Abstract

The abrupt closing of the web hosting service GeoCities – one of the most popular websites inhabited by users in the 90s – is a well-known example of the importance of web archiving for saving digital cultural heritage. GeoCities’ shutdown is a warning for today’s social media user-generated content that might suffer the same fate. Various web archiving organisations archived and nowadays present GeoCities pages. Olia Lialina and Dragan Espenschied engage with GeoCities’ legacy in their project One Terabyte of Kilobyte Age (2010–ongoing). This paper expands on the archival strategies of the artists and places their practice in the context of web archiving organisations – specifically Archive Team, the Internet Archive, and Restorativland – to understand how an artistic position may open up other ways of engaging with digital cultural heritage.
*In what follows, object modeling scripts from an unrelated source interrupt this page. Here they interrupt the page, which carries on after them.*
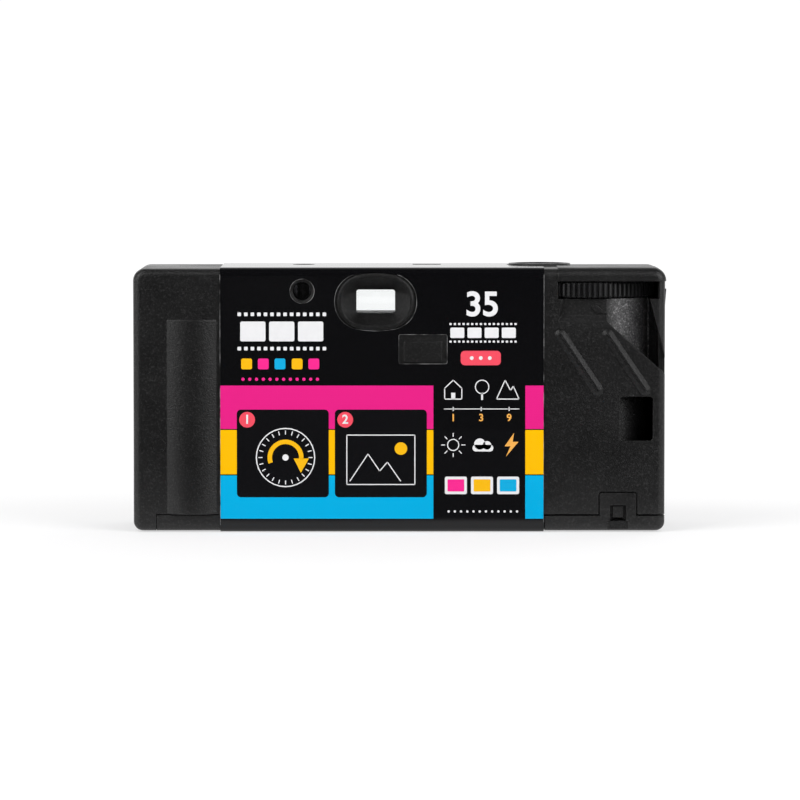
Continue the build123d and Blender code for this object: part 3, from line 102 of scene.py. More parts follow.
tree = paper_white.node_tree
tree.nodes.clear()
matt = tree.nodes.new("ShaderNodeBsdfDiffuse")
matt.inputs["Color"].default_value = (0.93, 0.93, 0.94, 1)
glow = tree.nodes.new("ShaderNodeEmission")
glow.inputs["Color"].default_value = (1, 1, 1, 1)
glow.inputs["Strength"].default_value = 1.1
rays = tree.nodes.new("ShaderNodeLightPath")
near = tree.nodes.new("ShaderNodeMath")
near.operation = "MAXIMUM"
most = tree.nodes.new("ShaderNodeMath")
most.operation = "MAXIMUM"
place = tree.nodes.new("ShaderNodeTexCoord").outputs["Object"]
reach = tree.nodes.new("ShaderNodeVectorMath")
reach.operation = "LENGTH"
seen = tree.nodes.new("ShaderNodeMath")
seen.operation = "MULTIPLY"
both = tree.nodes.new("ShaderNodeMixShader")
out = tree.nodes.new("ShaderNodeOutputMaterial")
tree.links.new(place, reach.inputs[0])
share = spread(tree, reach.outputs["Value"], shadow_near, shadow_far, 0.5, 0.88)
tree.links.new(share, seen.inputs[1])
tree.links.new(rays.outputs["Is Camera Ray"], near.inputs[0])
tree.links.new(rays.outputs["Is Glossy Ray"], near.inputs[1])
tree.links.new(near.outputs[0], most.inputs[0])
tree.links.new(rays.outputs["Is Transmission Ray"], most.inputs[1])
tree.links.new(most.outputs[0], seen.inputs[0])
tree.links.new(seen.outputs[0], both.inputs["Fac"])
tree.links.new(matt.outputs[0], both.inputs[1])
tree.links.new(glow.outputs[0], both.inputs[2])
tree.links.new(both.outputs[0], out.inputs["Surface"])
paper.data.materials.append(paper_white)


# The studio light
# Soft boxes stand at the upper left, at both sides and behind. Dark cards stand where the
# photographer is and overhead, so that the black plastic stays dark and its edges shine.
# Two small pale ones lie low in front of the label.
world = bpy.context.scene.world or bpy.data.worlds.new("studio")
bpy.context.scene.world = world
world.use_nodes = True
tree = world.node_tree
tree.nodes.clear()
room = tree.nodes.new("ShaderNodeBackground")
room.inputs["Color"].default_value = (1, 1, 1, 1)
room.inputs["Strength"].default_value = 0.4
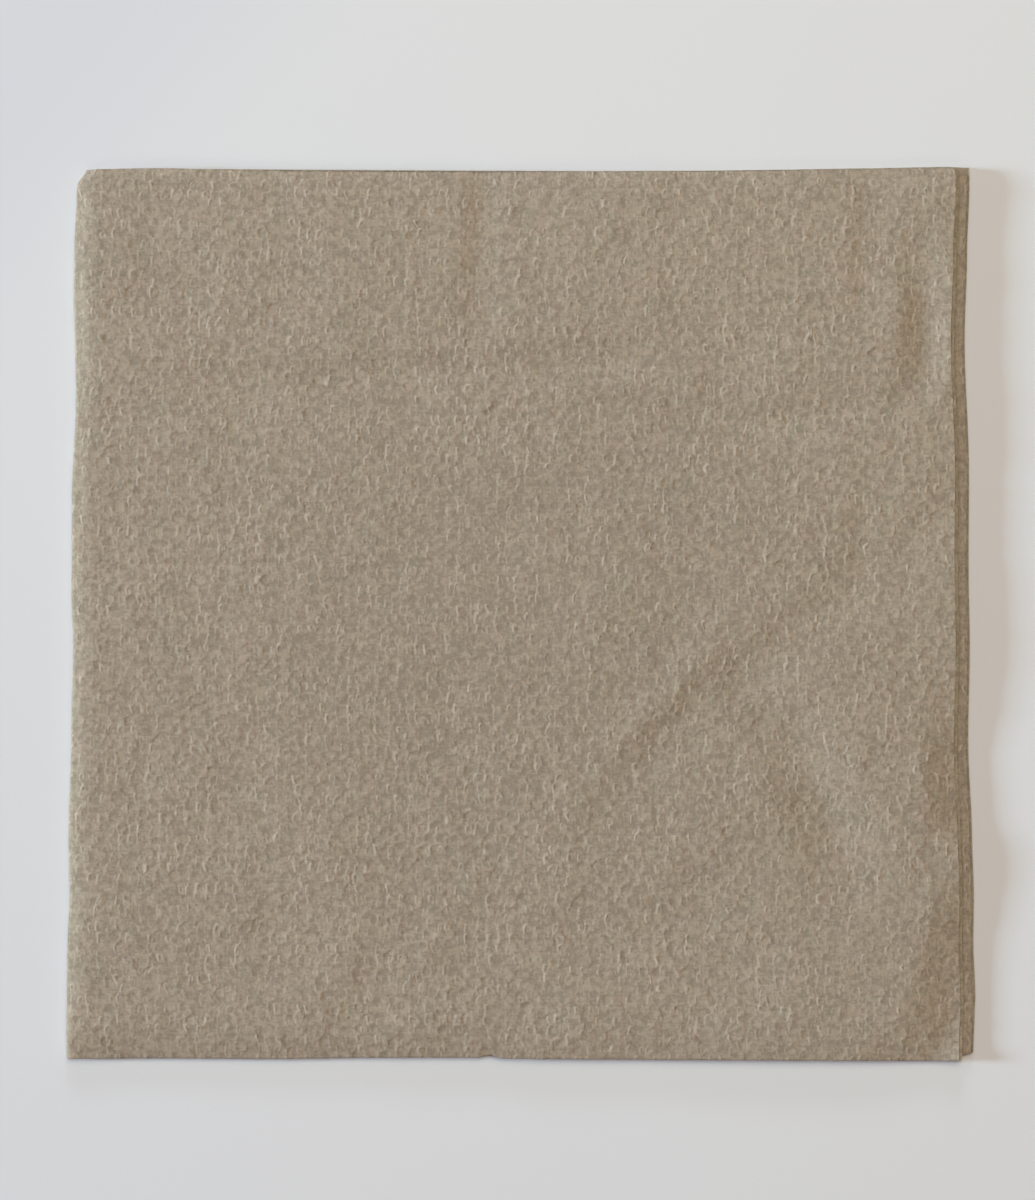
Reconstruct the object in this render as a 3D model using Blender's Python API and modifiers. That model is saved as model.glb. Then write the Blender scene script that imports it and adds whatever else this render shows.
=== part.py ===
"""A brown paper napkin, folded in quarters and lying flat.

One square sheet of two-ply tissue is folded in half along its front edge, and
the pair is folded in half again along its left edge. Four layers then lie on
each other: layer 1 is the lowest and layer 4 is the one that shows. Layers 1
and 2 meet at the front, and so do 3 and 4. Layers 1 and 4 meet at the left,
round the fold that joins 2 and 3. The right and the back show cut edges only.

Units are metres and +Z is up. The origin is under the middle of the napkin.
"""
import math

import bmesh
import bpy
from mathutils import Vector

# Cut sheet
SHEET_WIDTH = 0.254
SHEET_LENGTH = 0.254
PAPER = 0.00022
LAYER_GAP = 0.00026

# Where the folds lie
UPPER_SETBACK = 0.0017
UPPER_SKEW = 0.0006
SLIP_SHARE = 0.6

# Cut edges and folded edges that wander a little
EDGE_WAVE = 0.0004
BACK_CORNER_TUCK = 0.0012
BACK_CORNER_LENGTH = 0.0030
FRONT_CORNER_CUT = 0.0008
FRONT_CORNER_LENGTH = 0.0020
NICK_DEPTH = 0.0005
NICK_HALF_WIDTH = 0.0017
NICK_PLACE_SHARE = 0.466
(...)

This paper considers the archival practices of the organisations, artists, and users as a network of care, enabling different forms of remembrance. Whereas the archiving organisations preserve and present GeoCities statically, Lialina and Espenschied take a performative archival approach, in which they re-perform the dataset with old and new users. Through circulation and narration, One Terabyte of Kilobyte Age builds on the memories of the artists and users and aims to give the GeoCities heritage back to users. The project invites users to interpret and make meaning of GeoCities and embraces the fluidity of digital cultur e, whilst embodying the future archival insecurity of commercial platforms.